10 September 2009

G.M. Said to Agree to Sell Opel to Magna, With Strings

By The New York Times

General MotorsGeneral Motors told the German government Thursday that it had chosen to sell its European operations to Magna International, the Canadian-Austrian auto parts and engineering company, but with conditions, according to a person close to the decision.

“We have been told that it has finally gone to Magna,” the person said, who requested anonymity since the decision has not been announced. A news conference was scheduled at 4:15 p.m. in Berlin.

However, the person added that conditions have been ttached to what G.M. is offering Magna, conditions that could drag the already lengthy negotiation past Sept. 27, the date of Germany’s national elections.

Magna’s last bid would give it and Sberbank, its Russian partner in the deal, a combined 55 percent stake in Germany-based Opel, the main G.M. operation in Europe, as well as Vauxhall, based in Britain. G.M. would keep a 35 percent stake, while Opel’s employees, who have actively campaigned for Magna, would have 10 percent.

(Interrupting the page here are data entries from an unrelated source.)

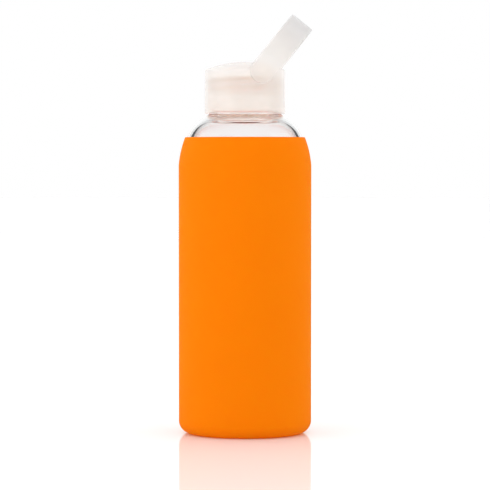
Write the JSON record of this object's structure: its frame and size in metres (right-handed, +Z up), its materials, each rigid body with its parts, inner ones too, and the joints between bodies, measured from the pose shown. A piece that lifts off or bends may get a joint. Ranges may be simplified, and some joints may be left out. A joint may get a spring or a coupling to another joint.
{
  "type": "water bottle",
  "caption": "Clear glass water bottle in a full-height silicone sleeve, with a domed screw cap that has a threaded liner and a swinging carry loop.",
  "frame": {"origin": "centre of the foot, on the surface that the bottle stands on", "axes": "+Z up along the bottle's axis; +Y is the axis of the carry loop's pivots; at rest the loop leans towards +X"},
  "size_m": [0.0725, 0.072, 0.2273],
  "materials": {
    "clear_glass": "clear, polished",
    "orange_silicone": "matte",
    "frosted_plastic": "frosted, translucent",
    "loop_plastic": "frosted, translucent",
    "seal_silicone": "matte, translucent"
  },
  "bodies": {
    "bottle": {"glass_bottle": "clear_glass", "silicone_sleeve": "orange_silicone"},
    "seal": {"sealing_gasket": "seal_silicone"},
    "cap": {"cap_shell": "frosted_plastic", "cap_insert": "frosted_plastic", "pivot_pin_front": "frosted_plastic", "pivot_pin_back": "frosted_plastic"},
    "loop": {"carry_loop": "loop_plastic"}
  },
  "joints": [
    {"name": "cap_rise", "type": "slide", "parent": "bottle", "child": "seal", "axis": [0, 0, 1], "range_m": [0, 0.0254]},
    {"name": "cap_turn", "type": "hinge", "parent": "seal", "child": "cap", "pos_m": [0, 0, 0.1835], "axis": [0, 0, 1], "range_deg": [0, 2160]},
    {"name": "loop_swing", "type": "hinge", "parent": "cap", "child": "loop", "pos_m": [0.00945, 0, 0.19589], "axis": [0, -1, 0], "range_deg": [-94, 128]}
  ],
  "couplings": [
    {"joint": "cap_rise", "follows": "cap_turn", "m_per_rad": 0.00067323}
  ]
}
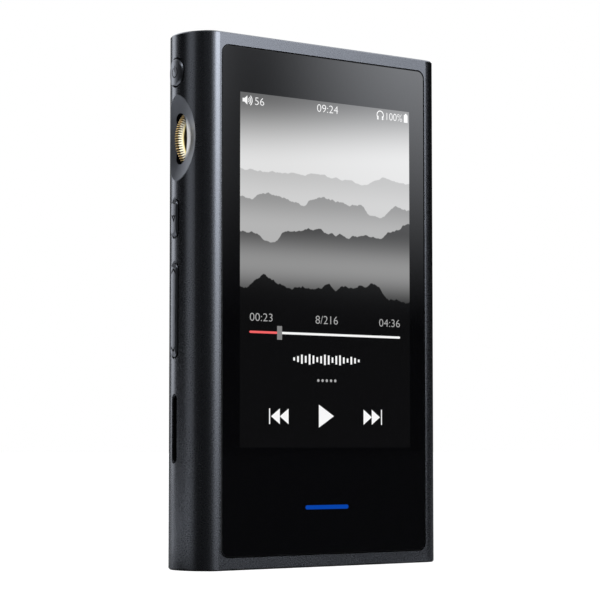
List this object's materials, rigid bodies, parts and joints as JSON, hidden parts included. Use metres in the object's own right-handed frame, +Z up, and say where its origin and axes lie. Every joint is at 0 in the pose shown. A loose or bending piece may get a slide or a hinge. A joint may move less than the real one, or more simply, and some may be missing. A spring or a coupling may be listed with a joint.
{
  "type": "digital audio player",
  "caption": "Slim pocket audio player with rounded metal sides, a full glass front, side buttons, a track rocker and a knurled volume wheel in a dished thumb recess.",
  "frame": {"origin": "on the supporting surface, under the middle of the upright player", "axes": "+Z up along the player, the display faces -Y, the row of controls is on -X"},
  "size_m": [0.0703, 0.0154, 0.116],
  "materials": {
    "frame_metal": "bead-blasted, anodised dark grey",
    "button_metal": "bead-blasted, anodised dark grey",
    "front_glass": "black printed cover glass, polished",
    "window_plastic": "fine matte, dark grey",
    "wheel_brass": "turned, knurled rim",
    "screw_steel": "plain steel",
    "sheet_steel": "tinned sheet steel",
    "cast_alloy": "cast, plain",
    "display_glass": "display panel",
    "black_adhesive": "soft adhesive",
    "clear_adhesive": "soft adhesive",
    "flex_film": "flexible printed circuit",
    "connector_plastic": "moulded",
    "switch_plastic": "moulded",
    "black_plastic": "moulded",
    "circuit_board": "solder mask",
    "chip_resin": "moulded resin",
    "capacitor_can": "drawn can",
    "gold_contact": "gold-plated",
    "battery_pouch": "laminated foil pouch",
    "lead_plastic": "insulated leads"
  },
  "bodies": {
    "player": {"housing": "frame_metal", "front_glass": "front_glass", "glass_bond": "black_adhesive", "rear_cover": "frame_metal", "cover_bond": "black_adhesive", "radio_window": "window_plastic", "lcd_panel": "display_glass", "panel_bond": "clear_adhesive", "backlight_tray": "sheet_steel", "display_flex": "flex_film", "display_connector": "connector_plastic", "mid_frame": "cast_alloy", "mid_frame_screws": "screw_steel", "power_switch": "switch_plastic", "power_board": "circuit_board", "power_bracket": "sheet_steel", "wheel_cage": "cast_alloy", "cage_screws": "screw_steel", "encoder_body": "black_plastic", "encoder_flex": "flex_film", "encoder_connector": "connector_plastic", "play_switch": "switch_plastic", "track_switches": "switch_plastic", "rocker_cradle": "black_plastic", "button_board": "circuit_board", "button_bracket": "sheet_steel", "bracket_screws": "screw_steel", "card_socket": "sheet_steel", "card_contacts": "gold_contact", "main_board": "circuit_board", "board_standoffs": "wheel_brass", "board_screws": "screw_steel", "processor": "chip_resin", "memory_chips": "chip_resin", "shield_can": "sheet_steel", "dac_chips": "chip_resin", "amplifier_chips": "chip_resin", "clock_crystals": "sheet_steel", "audio_capacitors": "capacitor_can", "power_coils": "chip_resin", "wireless_module": "sheet_steel", "headphone_jack": "black_plastic", "balanced_jack": "black_plastic", "jack_contacts": "gold_contact", "usb_shell": "sheet_steel", "usb_tongue": "black_plastic", "usb_contacts": "gold_contact", "battery_cell": "battery_pouch", "battery_tape": "clear_adhesive", "battery_board": "circuit_board", "battery_leads": "lead_plastic"},
    "power_key": {"power_button": "button_metal", "power_plunger": "switch_plastic"},
    "play_key": {"play_button": "button_metal", "play_plunger": "switch_plastic"},
    "rocker": {"track_rocker": "button_metal", "track_plungers": "switch_plastic", "rocker_pin": "screw_steel"},
    "wheel": {"volume_wheel": "wheel_brass", "wheel_axle": "screw_steel"}
  },
  "joints": [
    {"name": "power_press", "type": "slide", "parent": "player", "child": "power_key", "axis": [1, 0, 0], "range_m": [0, 0.0003], "stiffness_N_per_m": 2000},
    {"name": "play_press", "type": "slide", "parent": "player", "child": "play_key", "axis": [1, 0, 0], "range_m": [0, 0.0003], "stiffness_N_per_m": 2000},
    {"name": "track_tilt", "type": "hinge", "parent": "player", "child": "rocker", "pos_m": [-0.0313, 0.00115, 0.0558], "axis": [0, 1, 0], "range_deg": [-1.5, 1.5], "stiffness_Nm_per_rad": 0.3},
    {"name": "volume_turn", "type": "hinge", "parent": "player", "child": "wheel", "pos_m": [-0.02638, 0.00115, 0.0931], "axis": [0, 1, 0], "continuous": true}
  ]
}
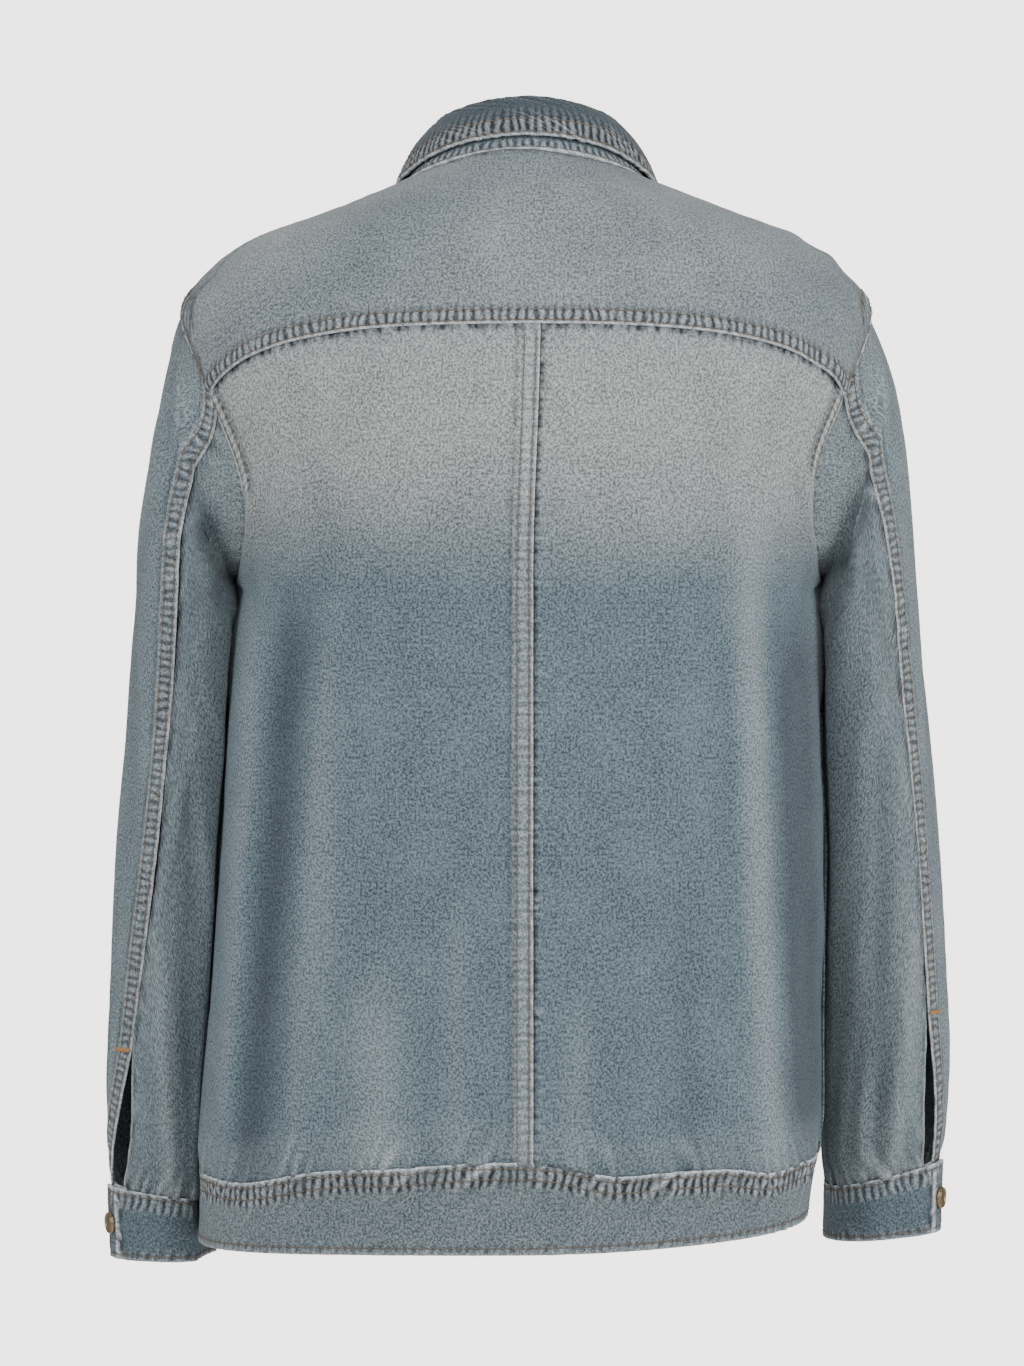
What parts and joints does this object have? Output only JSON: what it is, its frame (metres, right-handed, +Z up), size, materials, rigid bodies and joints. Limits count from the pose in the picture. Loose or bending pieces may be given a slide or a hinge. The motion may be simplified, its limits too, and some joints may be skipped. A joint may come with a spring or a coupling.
{
  "type": "denim jacket",
  "caption": "Worn-shape denim shirt jacket with a folded collar, back yoke, felled seams, two-piece sleeves with open slits, buttoned cuffs and a hem band.",
  "frame": {"origin": "middle of the neck opening, level with the neck seam at the shoulders, where the wearer holds the jacket up", "axes": "+Z up, +X to the wearer's left, the front faces -Y"},
  "size_m": [0.5541, 0.3023, 0.7515],
  "materials": {
    "denim": "washed blue-grey cotton twill with worn pale seam edges",
    "denim_faded": "the same twill, faded grey",
    "button": "antique shank buttons, satin"
  },
  "bodies": {
    "root": {"back_yoke": "denim_faded", "back_panel_left": "denim", "back_panel_right": "denim", "front_left": "denim", "front_right": "denim", "placket_left": "denim", "placket_right": "denim", "sleeve_upper_left": "denim", "sleeve_under_left": "denim", "sleeve_upper_right": "denim", "sleeve_under_right": "denim", "cuff_left": "denim", "cuff_right": "denim", "hem_band": "denim", "collar_stand": "denim_faded", "collar_fall": "denim_faded", "front_button_1": "button", "front_button_2": "button", "front_button_3": "button", "front_button_4": "button", "front_button_5": "button", "front_button_6": "button", "band_button": "button", "stand_button": "button", "cuff_button_left": "button", "cuff_button_right": "button"}
  },
  "joints": []
}
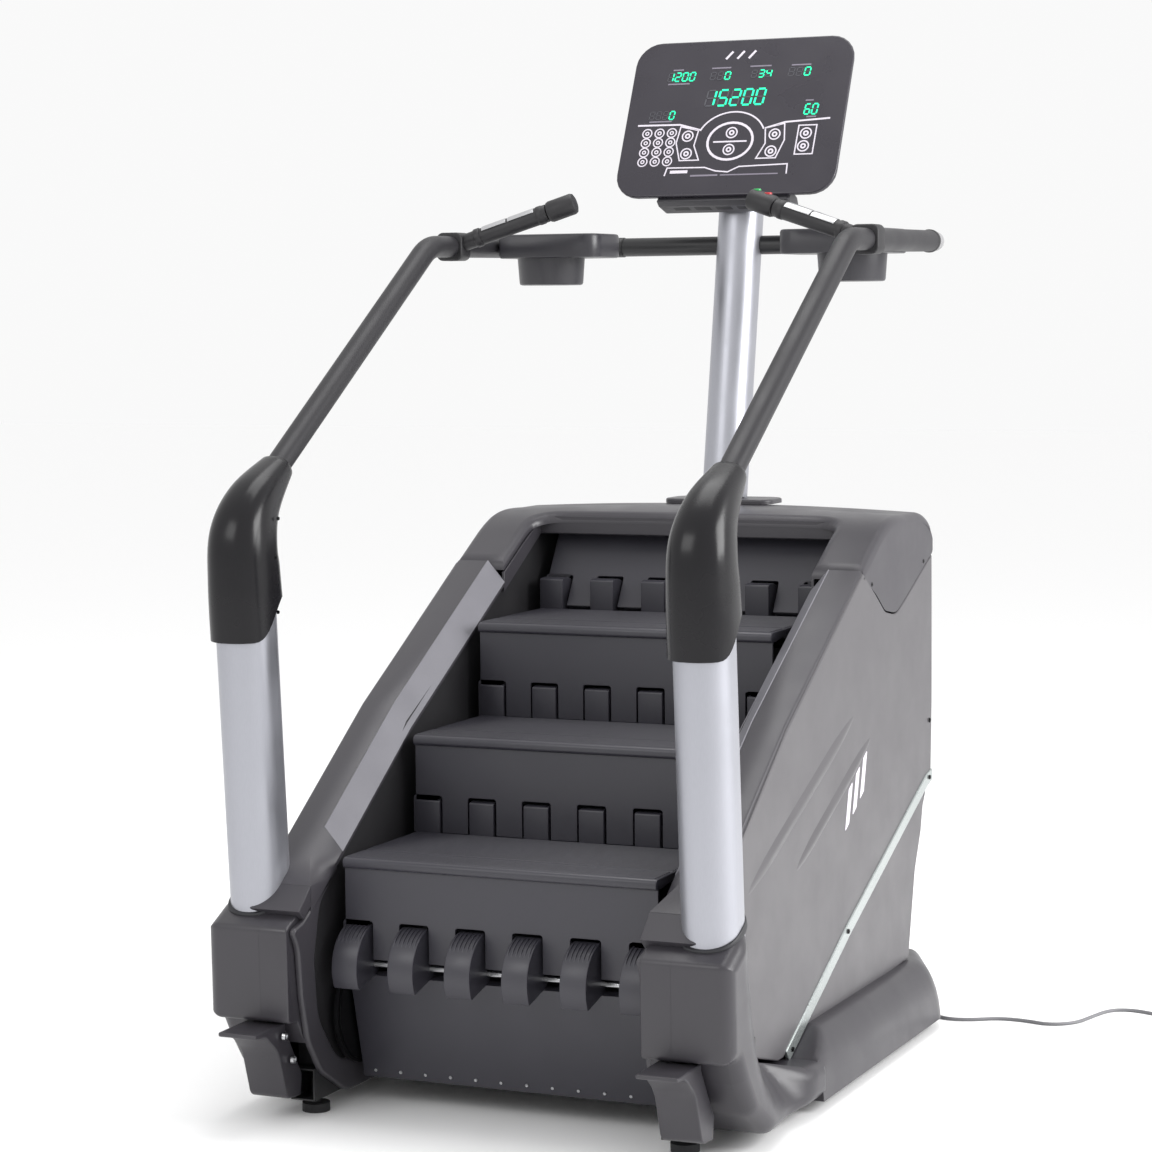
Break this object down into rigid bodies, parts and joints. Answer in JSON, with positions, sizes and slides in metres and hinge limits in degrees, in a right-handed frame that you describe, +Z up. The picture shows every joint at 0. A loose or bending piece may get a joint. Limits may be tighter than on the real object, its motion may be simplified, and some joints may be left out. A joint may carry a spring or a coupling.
{
  "type": "stair climber",
  "caption": "Gym stair climber with revolving steps, side housings, bent handrails, hand grips, cup holders and a mast-mounted console.",
  "frame": {"origin": "on the floor under the middle of the machine's box, without the mains lead", "axes": "+X to the user's right, +Y from the entry side to the console, +Z up"},
  "size_m": [1.573, 1.669, 2.0582],
  "materials": {
    "shell_charcoal": "fine moulded texture",
    "shell_grey": "fine moulded texture",
    "gloss_shell": "semi-gloss moulded",
    "step_plastic": "ribbed moulded",
    "bright_steel": "bright zinc",
    "satin_aluminium": "satin anodised",
    "tube_paint": "matte powder coat",
    "frame_paint": "powder coat",
    "rubber": "matte",
    "console_black": "semi-gloss",
    "button_red": "moulded",
    "button_green": "moulded",
    "cord_grey": "matte"
  },
  "bodies": {
    "frame": {"accent_strips": "satin_aluminium", "alternator": "frame_paint", "base_frame": "frame_paint", "base_skirts": "shell_grey", "console_back": "console_black", "console_bracket": "frame_paint", "console_face": "console_black", "control_pods": "console_black", "cord_coil": "cord_grey", "cord_gland": "cord_grey", "cross_rail": "tube_paint", "cup_trays": "console_black", "drive_belt": "rubber", "elbow_covers": "gloss_shell", "fasteners": "bright_steel", "front_pod_left": "shell_charcoal", "front_pod_right": "shell_charcoal", "grip_left": "rubber", "grip_right": "rubber", "hand_sensors": "satin_aluminium", "handrail_left": "tube_paint", "handrail_right": "tube_paint", "lift_handles": "shell_charcoal", "lower_panels": "shell_grey", "mains_cord": "cord_grey", "mains_plug": "cord_grey", "mast": "satin_aluminium", "mast_flange": "frame_paint", "post_left": "satin_aluminium", "post_right": "satin_aluminium", "rail_cover_left": "shell_charcoal", "rail_cover_right": "shell_charcoal", "rear_cover": "shell_grey", "rear_portal": "frame_paint", "shaft_bearings": "frame_paint", "side_panel_left": "shell_grey", "side_panel_right": "shell_grey", "step_chains": "bright_steel", "top_cap": "shell_charcoal"},
    "stair_flight": {"riser_b": "step_plastic", "riser_c": "step_plastic", "riser_d": "step_plastic", "tread_a": "step_plastic", "tread_b": "step_plastic", "tread_c": "step_plastic", "hinge_rods": "bright_steel"},
    "lowest_riser": {"riser_a": "step_plastic"},
    "folding_tread": {"tread_folding": "step_plastic", "hinge_rod_folding": "bright_steel"},
    "lower_drive": {"lower_shaft": "frame_paint"},
    "upper_drive": {"upper_shaft": "frame_paint"},
    "alternator_rotor": {"alternator_pulley": "frame_paint"},
    "return_run": {"return_steps": "step_plastic"},
    "button_stop": {"button_stop": "button_red"},
    "button_go": {"button_go": "button_green"},
    "transport_wheels": {"transport_wheels": "rubber"},
    "foot_front_left": {"foot_front_left": "rubber"},
    "foot_front_right": {"foot_front_right": "rubber"},
    "foot_rear_left": {"foot_rear_left": "rubber"},
    "foot_rear_right": {"foot_rear_right": "rubber"}
  },
  "joints": [
    {"name": "step_travel", "type": "slide", "parent": "frame", "child": "stair_flight", "axis": [0, -0.8387, -0.5446], "range_m": [0, 0.05]},
    {"name": "lowest_riser_tilt", "type": "hinge", "parent": "stair_flight", "child": "lowest_riser", "pos_m": [0, -0.5442, 0.47], "axis": [1, 0, 0], "range_deg": [0, 2]},
    {"name": "tread_fold", "type": "hinge", "parent": "frame", "child": "folding_tread", "pos_m": [0, -0.46411, 0.18239], "axis": [1, 0, 0], "range_deg": [0, 26]},
    {"name": "lower_shaft_turn", "type": "hinge", "parent": "frame", "child": "lower_drive", "pos_m": [0, -0.46411, 0.18239], "axis": [1, 0, 0], "range_deg": [0, 26]},
    {"name": "upper_shaft_turn", "type": "hinge", "parent": "frame", "child": "upper_drive", "pos_m": [0, 0.47522, 0.79235], "axis": [1, 0, 0], "range_deg": [0, 26]},
    {"name": "alternator_turn", "type": "hinge", "parent": "frame", "child": "alternator_rotor", "pos_m": [0, 0.49522, 0.46235], "axis": [1, 0, 0], "range_deg": [0, 96]},
    {"name": "return_travel", "type": "slide", "parent": "frame", "child": "return_run", "axis": [0, 0.8387, 0.5446], "range_m": [0, 0.05]},
    {"name": "stop_button_press", "type": "slide", "parent": "frame", "child": "button_stop", "axis": [0, 0, -1], "range_m": [0, 0.0025], "stiffness_N_per_m": 400},
    {"name": "go_button_press", "type": "slide", "parent": "frame", "child": "button_go", "axis": [0, 0, -1], "range_m": [0, 0.0025], "stiffness_N_per_m": 400},
    {"name": "wheel_roll", "type": "hinge", "parent": "frame", "child": "transport_wheels", "pos_m": [0, 0.6628, 0.042], "axis": [1, 0, 0], "continuous": true},
    {"name": "foot_front_left_level", "type": "slide", "parent": "frame", "child": "foot_front_left", "axis": [0, 0, 1], "range_m": [-0.012, 0]},
    {"name": "foot_front_right_level", "type": "slide", "parent": "frame", "child": "foot_front_right", "axis": [0, 0, 1], "range_m": [-0.012, 0]},
    {"name": "foot_rear_left_level", "type": "slide", "parent": "frame", "child": "foot_rear_left", "axis": [0, 0, 1], "range_m": [-0.012, 0]},
    {"name": "foot_rear_right_level", "type": "slide", "parent": "frame", "child": "foot_rear_right", "axis": [0, 0, 1], "range_m": [-0.012, 0]}
  ],
  "couplings": [
    {"joint": "lowest_riser_tilt", "follows": "step_travel", "rad_per_m": 0.63},
    {"joint": "tread_fold", "follows": "step_travel", "rad_per_m": 8.7719},
    {"joint": "lower_shaft_turn", "follows": "step_travel", "rad_per_m": 8.7719},
    {"joint": "upper_shaft_turn", "follows": "step_travel", "rad_per_m": 8.7719},
    {"joint": "alternator_turn", "follows": "step_travel", "rad_per_m": 33.118},
    {"joint": "return_travel", "follows": "step_travel", "ratio": 1}
  ]
}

Magna had the support of the Opel works council chairman, Klaus Franz, because it promised to save more jobs and would give Opel greater access to Russia, an expanding market.

The employees and German government officials have firmly opposed a competing bid from RHJ International, a Brussels-based private equity firm, although some G.M. executives appeared, at times, to favor it over the Magna bid because of concern about the Russian involvement.

Since G.M. filed for bankruptcy in June, Opel’s assets have been co-owned by a trusteeship in Germany, with 65 percent, and G.M., which holds the rest..

The decision by G.M. to sell to Magna brings to a close months of drama played out between the German government and Washington but also between the Chancellery and the ministries here in Berlin.

Chancellor Angela Merkel uncharacteristically stuck her neck out in favor of Magna in recent weeks, lobbying in both Washington and Moscow. It was a political gamble, but one she appears to have won.